What “Reverse Tax” Means in Practical Terms
Reverse tax calculation means deriving the net amount (before tax) and the tax component (the amount of tax itself) from a tax-inclusive total. For example, if a customer paid £120 and that includes VAT at 20%, the net is not £96 because you guessed, it is £100 exactly using the formula: Net = Gross / (1 + Rate). Then tax is: Tax = Gross – Net.
This process is essential when:
- You receive a receipt showing only a tax-inclusive total.
- You need to reconcile supplier invoices quickly.
- You are validating POS totals from retail systems.
- You are auditing tax-sensitive transactions in bulk.
- You are pricing products backwards from customer-friendly price points.
The Reverse Tax Formula UK Users Should Memorise
For tax-inclusive totals:
- Convert percentage rate to decimal: 20% = 0.20, 5% = 0.05.
- Calculate net: Net = Gross / (1 + rate).
- Calculate tax: Tax = Gross – Net.
For tax-exclusive totals (forward direction), use: Tax = Net × rate and Gross = Net + Tax. Even if your main job is reverse calculation, keeping both directions clear helps you verify invoices and prevent rounding discrepancies.
UK VAT Context: Rates, Thresholds, and Why They Matter
In UK workflows, reverse tax questions are usually VAT-related. Most goods and services fall under the standard VAT rate, but some sectors use reduced or zero rates. Picking the right rate is the single biggest determinant of a correct reverse calculation result. Beyond rates, registration thresholds and filing obligations influence whether a business should be adding or reclaiming VAT at all.
| UK VAT Metric | Current Figure | Why It Matters for Reverse Calculation |
|---|---|---|
| Standard VAT Rate | 20% | Used for the majority of taxable goods and services in the UK. |
| Reduced VAT Rate | 5% | Applies to selected categories such as certain domestic energy cases. |
| Zero Rate | 0% | Tax element becomes £0, but transaction handling may still require VAT coding. |
| VAT Registration Threshold | £90,000 taxable turnover | Helps determine whether VAT should generally be included in billed totals. |
| VAT Deregistration Threshold | £88,000 taxable turnover | Important when reviewing historical pricing and VAT status transitions. |
Official guidance and current thresholds can be checked at GOV.UK VAT resources: https://www.gov.uk/vat-rates and https://www.gov.uk/register-for-vat.
Worked Examples: Reverse Tax in Action
Example 1: Gross £120, VAT 20%
- Net = 120 / 1.20 = 100
- Tax = 120 – 100 = 20
Example 2: Gross £525, VAT 5%
- Net = 525 / 1.05 = 500
- Tax = 525 – 500 = 25
Example 3: Gross £49.99, VAT 20% with rounding
- Net = 49.99 / 1.20 = 41.6583…
- Rounded Net (2 dp) = 41.66
- Tax = 49.99 – 41.66 = 8.33
These examples show why a reliable reverse tax calculator is valuable: hand calculations are easy for round numbers, but real invoice amounts require strict rounding rules, especially if you are posting to accounting software.
Tax Revenue Context: Why Accurate Tax Splits Matter
Reverse tax calculation is not only a bookkeeping convenience.
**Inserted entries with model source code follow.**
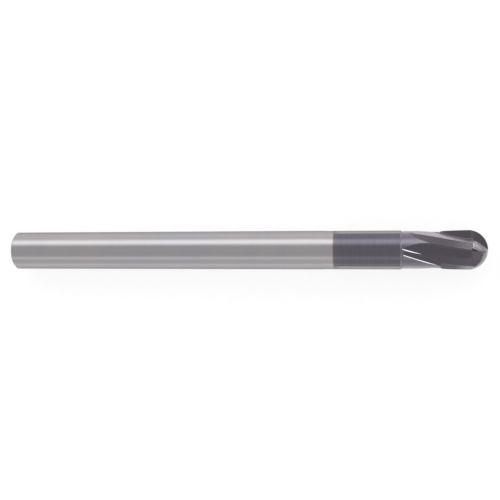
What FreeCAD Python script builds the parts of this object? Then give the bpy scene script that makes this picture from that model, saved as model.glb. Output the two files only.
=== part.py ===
import FreeCAD
import Part
import math
import os

# Extra-long ball-nose end mill: a steel shank, a carbide cutting head and the braze that joins them.
# Millimetres. The tool's axis is X, with the origin at the centre of the shank's rear end face and
# the ball's tip at x = LENGTH. Angles are in degrees about +X, from +Y towards +Z.

V = FreeCAD.Vector
AXIS = V(1, 0, 0)

# ---- driving dimensions ----
DIAMETER = 12.0             # shank and cutting diameter
LENGTH = 151.0              # overall length
REAR_CHAMFER = 0.42         # 45 degree chamfer on the shank's rear edge
NECK_START = LENGTH - 49.6  # where the reduced neck's lead-in cone begins
NECK_LEAD_IN = 0.6          # length of that cone
NECK_DIAMETER = 11.90
JOINT_X = LENGTH - 25.65    # front end face of the shank
JOINT_GAP = 0.20            # braze thickness between the two end faces
JOINT_BEVEL = 0.15          # bevel on both rims at the joint, which the braze fillet fills
SHOULDER_DIAMETER = 11.51   # plain part of the head, behind the cutting teeth
TOOTH_START = LENGTH - 14.3  # the shoulder rises from here ...
TOOTH_FULL = LENGTH - 12.7  # ... to the full cutting diameter here
SPIGOT_DIAMETER = 7.0
SPIGOT_LENGTH = 12.0
SPIGOT_CHAMFER = 0.5
BRAZE_GAP = 0.05            # radial braze thickness round the spigot
SOCKET_END_GAP = 0.3        # braze pool under the spigot

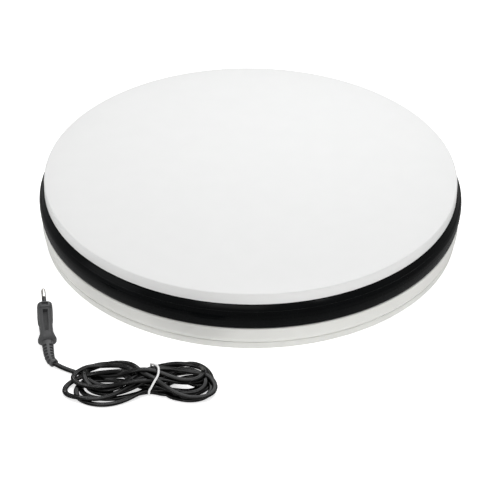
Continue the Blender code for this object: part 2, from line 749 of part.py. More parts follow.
def make_bottom_pan():
    profile = [(PAN_TOP_R, PAN_TOP_Z)]
    profile += edge_arc(PAN_LOW_R - PAN_EDGE, PAN_UNDER_Z + PAN_EDGE, PAN_EDGE, 0, -90)
    profile += [(0.0, PAN_UNDER_Z), (0.0, PAN_PAD_Z), (PAN_PAD_R, PAN_PAD_Z)]
    profile += [(PAN_PAD_R, PAN_FLOOR_Z), (PAN_WALL_INNER_R, PAN_FLOOR_Z)]
    profile += [(PAN_WALL_INNER_R, PAN_TOP_Z)]
    start = profile.index((0.0, PAN_UNDER_Z)) + 1
    profile = profile[start:] + profile[:start]
    pan = turned("bottom_pan", profile, "white_plastic", closed=False)
    for i, place in enumerate(pan_screw_places()):
        drill(pan, f"pan_hole_{i + 1}_cutter", SHANK_HOLE_R, 0.0, TOP_Z, place)
        drill(pan, f"pan_sink_{i + 1}_cutter", HEAD_HOLE_R, 0.0, HEAD_HOLE_TOP_Z, place)
        cap_screw(f"pan_screw_{i + 1}", place, HEAD_HOLE_TOP_Z - GAP, PAN_SCREW_TIP_Z)
    for i, place in enumerate(spindle_screw_places()):
        drill(pan, f"pan_spindle_{i + 1}_cutter", SHANK_HOLE_R, BLIND_Z, TOP_Z, place)
    for side in (-1, 1):
        place = MOTOR_PLACE + Vector((side * BRACKET_SCREW_X, 0.0, 0.0))
        tag = "left" if side < 0 else "right"
        drill(pan, f"pan_bracket_{tag}_cutter", SHANK_HOLE_R, BLIND_Z, TOP_Z, place)


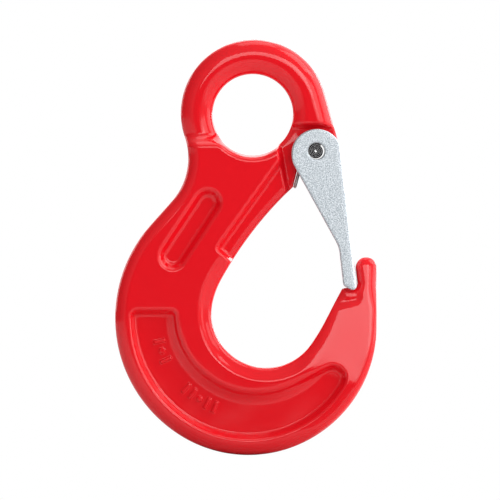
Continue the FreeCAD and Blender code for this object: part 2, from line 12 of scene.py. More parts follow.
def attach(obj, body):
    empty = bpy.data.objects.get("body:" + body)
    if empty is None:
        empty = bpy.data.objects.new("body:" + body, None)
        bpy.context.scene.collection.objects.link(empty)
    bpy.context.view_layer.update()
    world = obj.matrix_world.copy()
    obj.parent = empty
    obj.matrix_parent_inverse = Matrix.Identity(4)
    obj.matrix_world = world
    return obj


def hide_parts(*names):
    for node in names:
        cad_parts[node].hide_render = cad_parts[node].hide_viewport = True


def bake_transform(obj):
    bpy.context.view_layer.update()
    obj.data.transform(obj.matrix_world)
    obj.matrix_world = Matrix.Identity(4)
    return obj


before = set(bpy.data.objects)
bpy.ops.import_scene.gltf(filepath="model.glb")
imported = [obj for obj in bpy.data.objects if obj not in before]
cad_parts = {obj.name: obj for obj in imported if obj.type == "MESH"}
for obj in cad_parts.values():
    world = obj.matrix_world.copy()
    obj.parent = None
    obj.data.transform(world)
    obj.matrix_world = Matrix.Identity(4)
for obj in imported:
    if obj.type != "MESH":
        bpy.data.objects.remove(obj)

MM = 0.001
LOG = logging.getLogger("eye_hook")


class Body(Enum):
    """Moving bodies of the hook."""

    HOOK = "hook"
    LATCH = "latch"


# ---------------------------------------------------------------- small maths


def linear(hex_colour: str) -> tuple[float, float, float, float]:
    """Convert a colour as read on a screen to the linear values that shaders take.

    Args:
        hex_colour: Colour as "#RRGGBB".

    Returns:
        Linear red, green, blue and an alpha of 1.
    """
    screen = np.array([int(hex_colour[i : i + 2], 16) for i in (1, 3, 5)]) / 255
    value = np.where(screen <= 0.04045, screen / 12.92, ((screen + 0.055) / 1.055) ** 2.4)
    return (float(value[0]), float(value[1]), float(value[2]), 1.0)


@dataclass(frozen=True)
class Span:
    """Two ends of a soft step.

    Attributes:
        low: Value at which the step starts.
        high: Value at which it is over.
    """

    low: float
    high: float

    def share(self, value: np.ndarray) -> np.ndarray:
        """Tell how far values are through the step, level at both ends.

        Args:
            value: Any array.

        Returns:
            Array from 0 at low to 1 at high.
        """
        share = np.clip((value - self.low) / (self.high - self.low), 0, 1)
        return share * share * (3 - 2 * share)


def mix(a: np.ndarray | float, b: np.ndarray | float, share: np.ndarray) -> np.ndarray:
    """Blend from a (share 0) to b (share 1).

    Args:
        a: First value.
        b: Second value.
        share: Array from 0 to 1.

    Returns:
        The blend.
    """
    return a + (b - a) * share


# ---------------------------------------------------------------- outlines


def loops_at(node: bpy.types.Object, level: float) -> list[np.ndarray]:
    """Cut a CAD node at one Y and give its outlines.

    Args:
        node: CAD node.
        level: Y of the cut in mm.

    Returns:
        Closed outlines as (n, 2) arrays of X and Z in mm.
    """
    mesh = bmesh.new()
    mesh.from_mesh(node.data)
    bmesh.ops.remove_doubles(mesh, verts=mesh.verts[:], dist=1e-6)
    everything = mesh.verts[:] + mesh.edges[:] + mesh.faces[:]
    cut = bmesh.ops.bisect_plane(
        mesh, geom=everything, dist=1e-8, plane_co=(0, level * MM, 0), plane_no=(0, 1, 0)
    )
    edges = [item for item in cut["geom_cut"] if isinstance(item, bmesh.types.BMEdge)]
    mesh.verts.index_update()
    joined: dict[int, list[int]] = {}
    place: dict[int, tuple[float, float]] = {}
    for edge in edges:
        a, b = edge.verts
        joined.setdefault(a.index, []).append(b.index)
        joined.setdefault(b.index, []).append(a.index)
        place[a.index] = (a.co.x / MM, a.co.z / MM)
        place[b.index] = (b.co.x / MM, b.co.z / MM)
    mesh.free()
    loops = []
    while joined:
        start = next(iter(joined))
        chain = [start]
        before, here = None, start
        while True:
            others = [k for k in joined[here] if k != before]
            if not others or others[0] == start:
                break
            before, here = here, others[0]
            chain.append(here)
        for index in chain:
            joined.pop(index, None)
        if len(chain) > 3:
            loops.append(np.array([place[i] for i in chain]))
    return loops


def area(loop: np.ndarray) -> float:
    """Signed area of a closed outline, positive when it runs anticlockwise.

    Args:
        loop: Outline.

    Returns:
        Area in mm².
    """
    after = np.roll(loop, -1, axis=0)
    return float(np.sum(loop[:, 0] * after[:, 1] - after[:, 0] * loop[:, 1]) / 2)


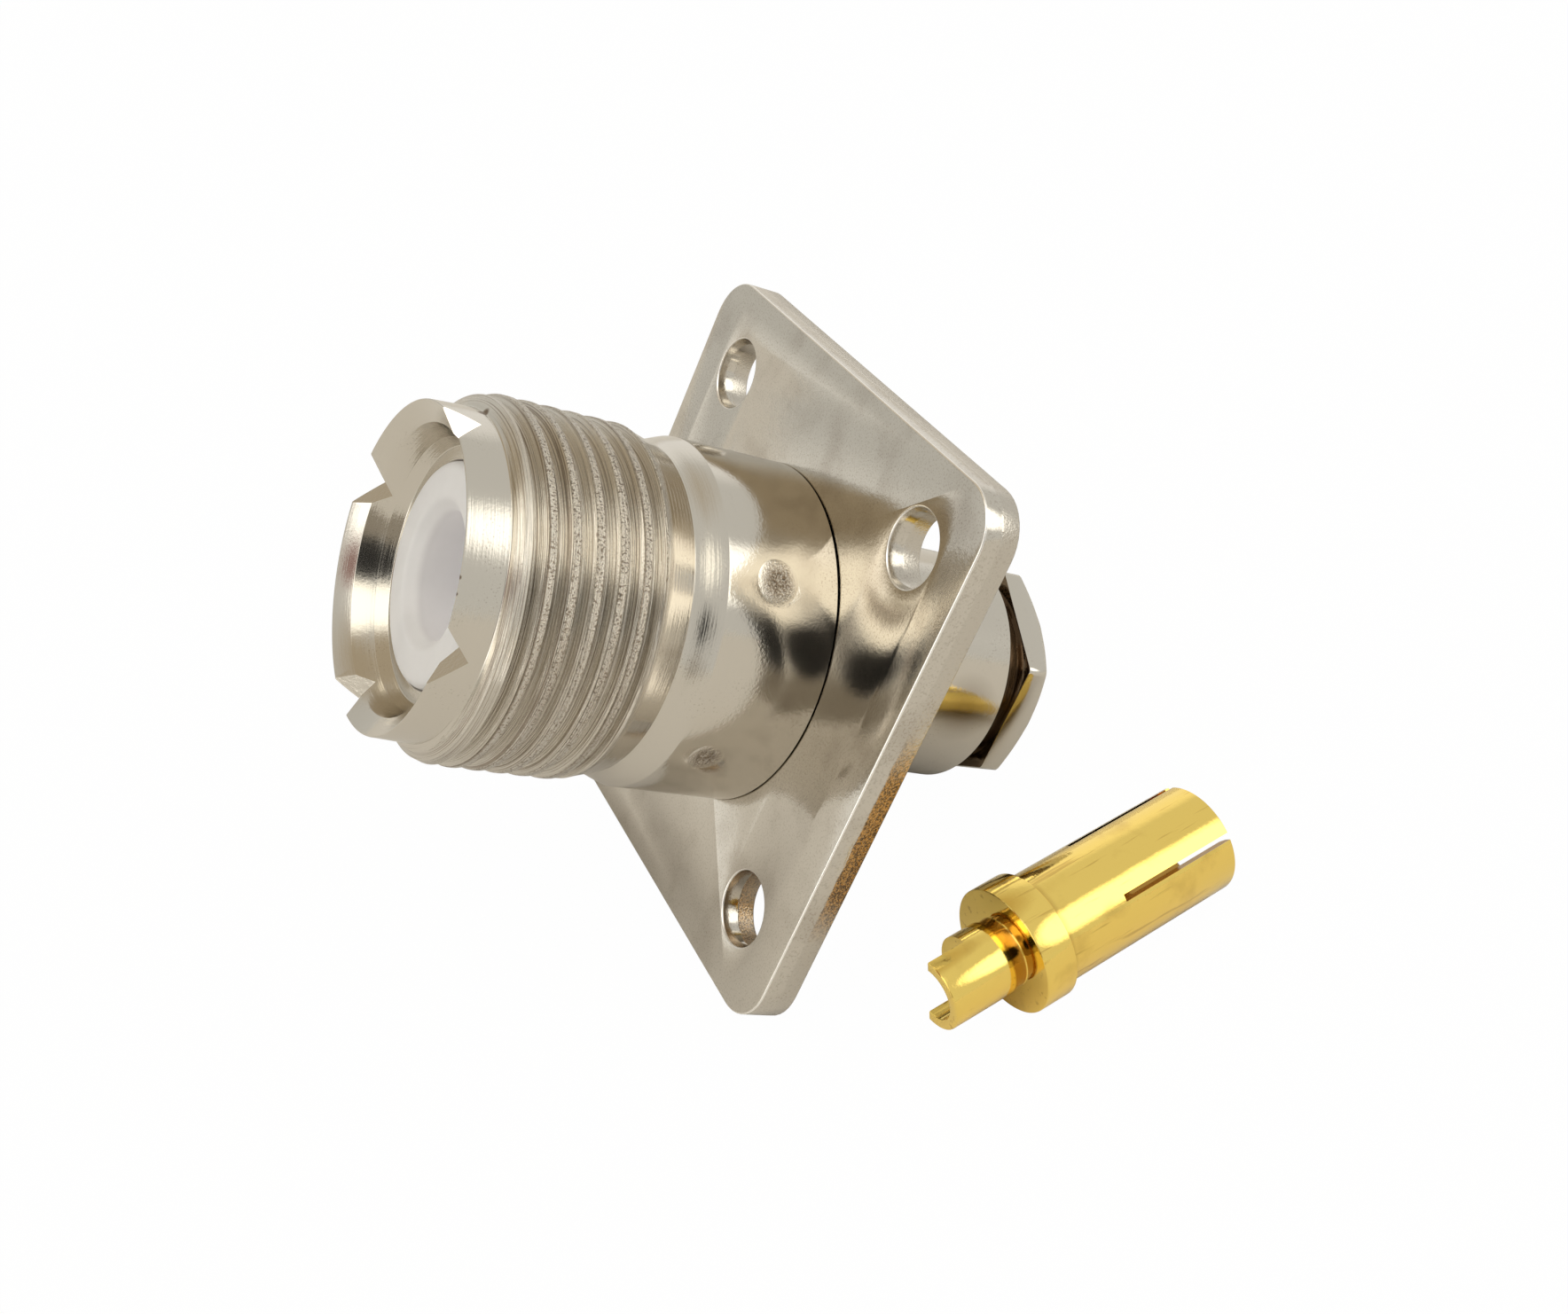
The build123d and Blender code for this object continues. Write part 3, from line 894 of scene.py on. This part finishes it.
def turned_nickel(colours):
    """Nickel plate over turned brass: fine lines, rough stake marks, brown in the thread, painted shade in
    the gap between the rear barrel and the nut, and a painted reflection of the contact on the rear barrel.
    """
    finish = Finish("nickel_turned", JACK, Metallic=1.0)
    nodes = finish.nodes
    pitch = bpy.context.scene.jack_sizes.thread_pitch
    barrel = MOUNTS["coupling_thread"]["dims"]["r_mm"]
    lines = finish.effect("turned_lines", Fineness=9000.0, Wander=90.0)
    grain = finish.effect("plate_grain", Pit_Scale=7000.0, Cloud_Scale=420.0)
    flecks = finish.effect("plate_grain", Pit_Scale=11000.0, Cloud_Scale=1500.0)
    streaks = finish.effect("thread_streaks", Pitch=pitch, Fineness=4.0)["Streaks"]
    z = nodes.split(finish.place)[2]
    radius = nodes.radius(finish.place)
    length_of_thread = nodes.band(z, (8.0, 8.5), (14.9, 15.0))
    threaded = nodes.scaled(length_of_thread, nodes.between(radius, 7.1 * MM, 7.2 * MM))
    crest = nodes.scaled(threaded, nodes.between(radius, 7.82 * MM, 7.88 * MM))
    ahead_of_barrel = nodes.between(z, 5.3 * MM, 5.9 * MM)
    # Painted shade: the nut's front face and shank, in the gap behind the rear barrel, are made brown.
    nut_gap_shade = nodes.band(z, (-13.03, -13.005), (-12.0, -11.95))
    stains = []
    for level, turn, *_, size in STAKES:
        stains.append(((barrel * cos(radians(turn)), barrel * sin(radians(turn)), level), size))
    marks = finish.spots(0.6, stains)
    worn = nodes.scaled(nodes.between(streaks, 0.54, 0.59), threaded)
    specks = nodes.scaled(grain["Sparkle"], nodes.between(grain["Clouds"], 0.5, 0.7))
    crumbs = nodes.scaled(nodes.between(flecks["Pits"], 0.55, 0.6), crest)
    burnt = nodes.scaled(marks, nodes.between(flecks["Pits"], 0.35, 0.6, 0.2, 0.85))
    # Painted reflection: a soft brown spot on the rear barrel, where it mirrors the gold contact lying
    # beside it.
    nicks, barrel_reflection = finish.spots(0.4, NICKS), finish.spots(0.8, [BARREL_REFLECTION_SPOT])
    shares = (worn, 0.6), (specks, 0.4), (crumbs, 0.7), (burnt, 1.0), (nicks, 0.95), (nut_gap_shade, 0.8)
    brown = nodes.most(*shares, (barrel_reflection, 0.5))
    finish.feed(nodes.mix(brown, colours.nickel, colours.nickel_stain_and_shade), "Base Color")
    relief = nodes.math("SUBTRACT", ahead_of_barrel, threaded)
    finish.feed(nodes.plus(0.07, (relief, 0.05), (grain["Clouds"], 0.08), (marks, 0.15)), "Roughness")
    finish.bump(
        (nodes.scaled(lines["Lines"], nodes.math("ADD", 0.06, ahead_of_barrel)), 6 * MICRON),
        (nodes.scaled(grain["Pits"], nodes.math("ADD", 0.12, marks)), 30 * MICRON),
        (nodes.scaled(streaks, threaded), 55 * MICRON),
        (nodes.scaled(flecks["Pits"], nodes.math("ADD", crest, marks)), 60 * MICRON),
    )
    return finish.material


def plate_nickel(colours):
    """Nickel plate on the stamped flange: a mirror with fine pits, rough where the punch sheared, a painted
    reflection of the gold contact on the sheared side and a painted highlight along the front edges.
    """
    finish = Finish("nickel_plate", JACK, Metallic=1.0)
    nodes = finish.nodes
    grain = finish.effect("plate_grain", Pit_Scale=3800.0, Cloud_Scale=330.0)
    fine = finish.effect("plate_grain", Pit_Scale=11000.0, Cloud_Scale=1400.0)
    z = nodes.split(finish.place)[2]
    break_line = nodes.plus(z, (fine["Clouds"], 0.25 * MM))
    below_break = nodes.between(break_line, -0.8 * MM, -0.7 * MM, 1.0, 0.0)
    sheared = nodes.scaled(below_break, nodes.between(z, -1.74 * MM, -1.68 * MM))
    # Painted reflection: orange and brown mottle in round spots on the plate's rough shear zone, where it
    # mirrors the gold contact lying beside it.
    plate_reflection = nodes.scaled(finish.spots(0.45, PLATE_REFLECTION_SPOTS), sheared)
    mottle = nodes.between(fine["Pits"], 0.4, 0.62)
    warm = nodes.mix(mottle, colours.contact_reflection_tint, colours.nickel_stain_and_shade)
    clouded = nodes.between(grain["Clouds"], 0.46, 0.7)
    freckled = nodes.between(fine["Pits"], 0.52, 0.66)
    brown = nodes.most((nodes.plus(0.0, (clouded, 0.2), (freckled, 0.22)), 1.0), (sheared, 0.1))
    plain = nodes.mix(brown, colours.nickel, colours.nickel_stain_and_shade)
    # Painted highlight: a near-white band along the plate's front edges.
    edge = nodes.band(z, (-0.1, -0.07), (-0.015, -0.004))
    coated = nodes.mix(nodes.scaled(plate_reflection, 0.9), plain, warm)
    finish.feed(nodes.mix(edge, coated, colours.painted_edge_highlight), "Base Color")
    finish.feed(nodes.plus(0.08, (grain["Clouds"], 0.1), (edge, 0.22), (sheared, 0.1)), "Roughness")
    finish.bump(
        (grain["Pits"], 4 * MICRON),
        (grain["Clouds"], 12 * MICRON),
        (fine["Pits"], 2 * MICRON),
        (nodes.scaled(fine["Pits"], nodes.plus(plate_reflection, (sheared, 0.35))), 40 * MICRON),
    )
    return finish.material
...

Tax categories represent major portions of UK public revenue, so even small business-level errors can compound when repeated across thousands of transactions. Correct tax separation supports accurate returns, proper reclaims, cleaner audit trails, and better management reporting.
| Major UK Tax Stream | Approx. 2023-24 Receipts | Operational Relevance |
|---|---|---|
| Income Tax | About £260bn | Shows why payroll and take-home back-calculations need precision. |
| National Insurance Contributions | About £179bn | Important for employer cost modelling and net pay verification. |
| VAT | About £169bn | High-value indirect tax stream driving invoice-level compliance focus. |
| Corporation Tax | About £90bn | Highlights importance of correct taxable profit and transaction coding. |
These figures are broadly consistent with HMRC and OBR statistical publications and demonstrate why correct tax math at transaction level is critical in aggregate reporting. For official UK tax statistics, see GOV.UK: https://www.gov.uk/government/organisations/hm-revenue-customs/about/statistics.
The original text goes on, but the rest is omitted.